WMGS 378/PSYC 378 – Human Sexuality
This course provides a broad introduction to research and theory in human sexuality. It includes examination of fundamental topics such as the nature of human sexuality and contemporary issues. Specific topics include historical perspective, theories of sexuality, sex research, sexual anatomy, sexual variation, sexual response, gender, sexual dysfunction and sex therapy. Prerequisites: 12 credits PSYC. Three credits.

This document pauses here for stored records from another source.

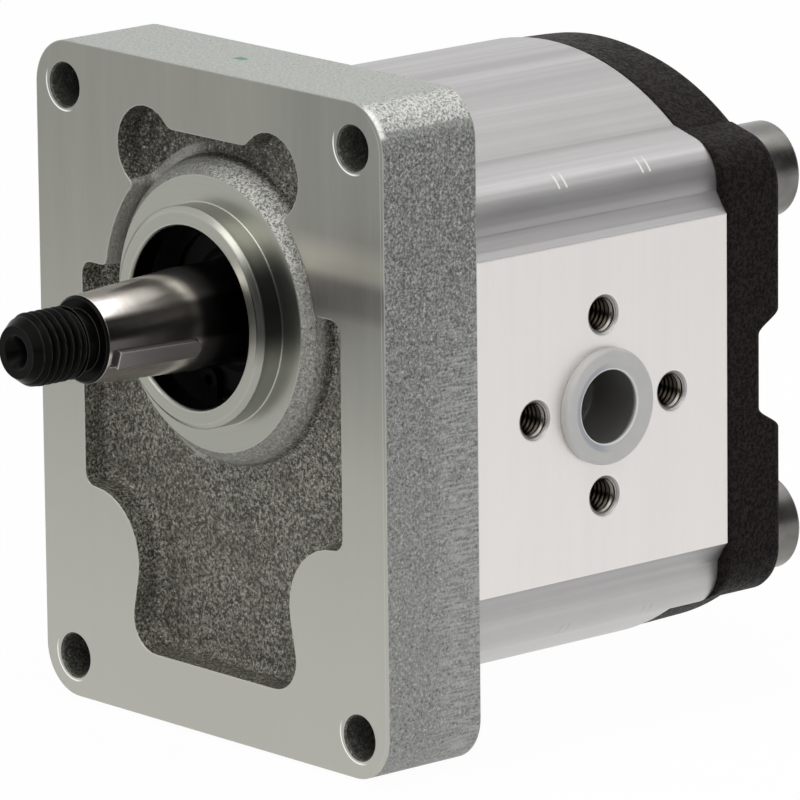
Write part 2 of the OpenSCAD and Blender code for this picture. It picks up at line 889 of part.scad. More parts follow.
// Push-in plastic plug: a flat lip on the port face and a thin cup in the port
module port_plug() {
    color([0.80, 0.83, 0.84, 0.6])
        translate([port_x, mid_y, body_z])
            rotate([0, 90, 0])
                rotate_extrude()
                    polygon([
                        [0, -plug_depth], [plug_r - 0.5, -plug_depth], [plug_r, -plug_depth + 0.5],
                        [plug_r, 0], [plug_lip_r, 0], [plug_lip_r, plug_lip_t - 0.4],
                        [plug_lip_r - 0.4, plug_lip_t], [plug_r + 0.4, plug_lip_t],
                        [plug_r - 0.2, plug_lip_t - 0.3], [plug_r - plug_wall, plug_lip_t - 1],
                        [plug_r - plug_wall, -plug_depth + plug_floor], [0, -plug_depth + plug_floor]
                    ]);
}

module pressure_port_plug() {
    port_plug();
}

module suction_port_plug() {
    mirror([1, 0, 0])
        port_plug();
}

front_cover();
pump_body();
rear_cover();
drive_gear();
driven_gear();
front_bearing_block();
rear_bearing_block();
drive_front_bush();
driven_front_bush();
drive_rear_bush();
driven_rear_bush();
front_pressure_seal();
rear_pressure_seal();
front_backup_ring();
rear_backup_ring();
front_case_seal();
rear_case_seal();
shaft_seal();
garter_spring();
seal_retaining_ring();
shaft_key();
cover_bolts();
front_dowels();
rear_dowels();
pressure_port_plug();
suction_port_plug();
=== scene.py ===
import bpy
import numpy as np
from mathutils import Matrix, Vector


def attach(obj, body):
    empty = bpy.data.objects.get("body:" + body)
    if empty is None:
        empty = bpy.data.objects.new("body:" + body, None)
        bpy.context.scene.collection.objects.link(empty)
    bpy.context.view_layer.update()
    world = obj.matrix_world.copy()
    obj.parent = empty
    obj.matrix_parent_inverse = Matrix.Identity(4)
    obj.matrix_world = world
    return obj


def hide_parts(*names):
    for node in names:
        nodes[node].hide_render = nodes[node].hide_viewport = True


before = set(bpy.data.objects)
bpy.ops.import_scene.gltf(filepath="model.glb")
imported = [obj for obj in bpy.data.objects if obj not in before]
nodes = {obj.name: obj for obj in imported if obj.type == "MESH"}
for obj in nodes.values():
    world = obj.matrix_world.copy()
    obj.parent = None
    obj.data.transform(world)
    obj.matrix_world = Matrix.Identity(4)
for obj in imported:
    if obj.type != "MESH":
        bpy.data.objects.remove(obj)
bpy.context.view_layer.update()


# Front cover: an iron casting with a ground mounting face and pilot. The recess and the sides
# keep the sand-cast skin. The mounting face is dull grey-green with fine grinding lines, and a
# small dab of green inspection paint sits on its top edge.
mm = 0.001
flange_half_x, flange_half_z, flange_middle_z = 43 * mm, 55.25 * mm, -15.25 * mm
flange_top = flange_middle_z + flange_half_z
# Radii from the shaft's axis, then the flange holes' places from the flange's middle
boss_r, pilot_foot_r, pilot_edge_r, seal_bore_r = 24.5 * mm, 18.4 * mm, 17 * mm, 15.4 * mm
hole_x, hole_z, burr_r, blur = 35.75 * mm, 48.1 * mm, 4.62 * mm, 0.1 * mm


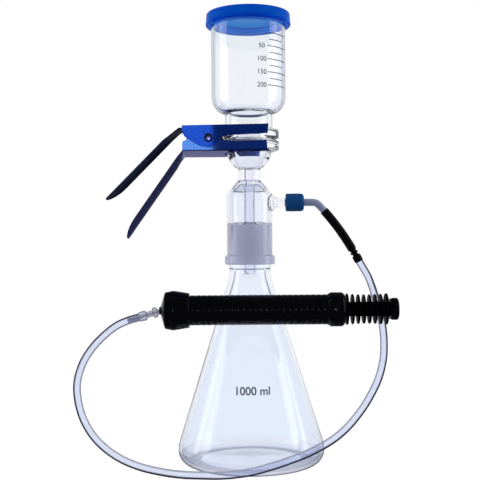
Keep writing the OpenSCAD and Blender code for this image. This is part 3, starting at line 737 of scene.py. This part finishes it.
SEAT_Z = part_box("filter_base")[1].z / MM
SHELL_R, SHELL_WALL, SHELL_TOP_Z = 21.8, 2.0, 253.5
BASE_SHOULDER_R, BASE_SHOULDER_END = 11.0, 54
BEAD_R = 24.0
SOCKET_GAP = 0.02      # between the ground faces
STEM_R, STEM_FOOT_Z, STEM_TOP_Z, STEM_FILLET = 10.7, 270.4, 280.6, 1.5
ROOF = [(9.5, 266.3), (7, 266.7)]         # underside of the shell's top, round the drip tube
DRIP_R, DRIP_BORE_R = 5.3, 4.1
DRIP_TOP_Z, DRIP_BORE_TOP_Z, DRIP_TIP_Z = 265.3, 281.4, 180.0
DRIP_SLANT = 35        # of its ground-off tip, in degrees
BOWL_R, BOWL_Z, BOWL_WALL = 21.5, 300.0, 2.5
CUP_R, CUP_FOOT_Z = 17.3, 292.2
FLANGE_R, FLANGE_CHAMFER_R, FLANGE_RIM_Z, FLANGE_EDGE = 28.8, 25.0, 299.4, 1.8
FLANGE_ROUND = 1       # rounding of both flanges' edges
SLOPE_FOOT = (STEM_R + 1.2, STEM_FOOT_Z - 1.6)    # of the stem's foot, as (radius, height)
FRIT_R, FRIT_T = 19.0, 4.2
SIDE_ARM_Z, SIDE_ARM_R, SIDE_ARM_BORE_R = 248.9, 4.0, 2.6
SIDE_ARM_X = 19.84     # where the arm starts, inside the shell's wall
BORE_START_X = 14      # where its bore starts, in the shell's hollow
STUB_R, STUB_X, STUB_END_X = 6.2, 35.4, 46.5
THREAD_R, THREAD_SLOPE, THREAD_CREST, THREAD_STARTS = 6.9, 0.4, 0.8, (38, 41)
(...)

WMGS 397/RELS 315 - Women in Hinduism and Buddhism
This course examines diverse images of the feminine, both human and divine, in the philosophy, mythology and experience of women in Hinduism and the Buddhism of India and Tibet. It concentrates on the roles of Hindu and Buddhist women by means of historical and phenomenological approaches, and it promotes reflection on the interaction of gender, culture and religious identity in these societies as well as in our own. Prerequisites: RELS 110 or 100 or WMGS 100. Three credits.
WMGS 398/HIST 398 - Themes in the History of Sexuality
A comparative study of the history of sexuality during the modern period from the eighteenth through the twentieth centuries. Following a broadly chronological and thematic approach to a diverse history of sexualities, the course will explore in particular the changing meanings of and interconnections between sexuality, race, class and gender. Topics will include: indigenous sexual cultures; sexuality and colonialism; inter-racial sexual relationships; the ‘invention of heterosexuality’; moral panics, prostitution, the regulation of sexual desire; and sexual subcultures. Three credits.
WMGS 411/RELS 401 - Religious Approaches to Sexuality
Human sexuality is explored from two main perspectives: first, the teachings and practices of various religious traditions; and second, contemporary developments in sexual and reproductive health and rights. Among the issues to be considered are sexuality and gender roles, contraception and abortion, marriage and family. Prerequisites: RELS 110 or WMGS 100 or 200. Three credits.
WMGS 412/RELS 402 - Religious Approaches to Sexual Diversity
This course will focus on religious teachings and traditions on sexual diversity within the broader context of human rights associated with sexual orientation and sexual differences. In particular, we will look at the experiences of gay, lesbian, bisexual, intersexual and transgendered persons within religious communities. Prerequisites: RELS 110 or WMGS 100. Three credits.
WMGS 417/SOCI 417 - Social Difference: Race, Ethnicity, Gender, Sex and Ability
Explores current theories of social difference and the personal, social, economic, and political effects of these differences in Canadian, western and international contexts. Topics include oppression, resistance, identity politics and discourse theory. Starting with the question "What differences do some differences make?" The class will examine how issues of difference become relations of dominance. Prerequisite: SOCI 215. Three credits.
WMGS 424/SOCI 424 - Women and Work
The course will focus on feminist analyses of women's paid and unpaid work in 20th-century Canada, though historical and cross-cultural perspectives will be addressed. Topics include race, class, and ability; pay equity, affirmative action, sexual harassment; women in family enterprises; domestic labour, the division of labour in the home, and mother work. Prerequisite: SOCI 310 recommended. Three credits.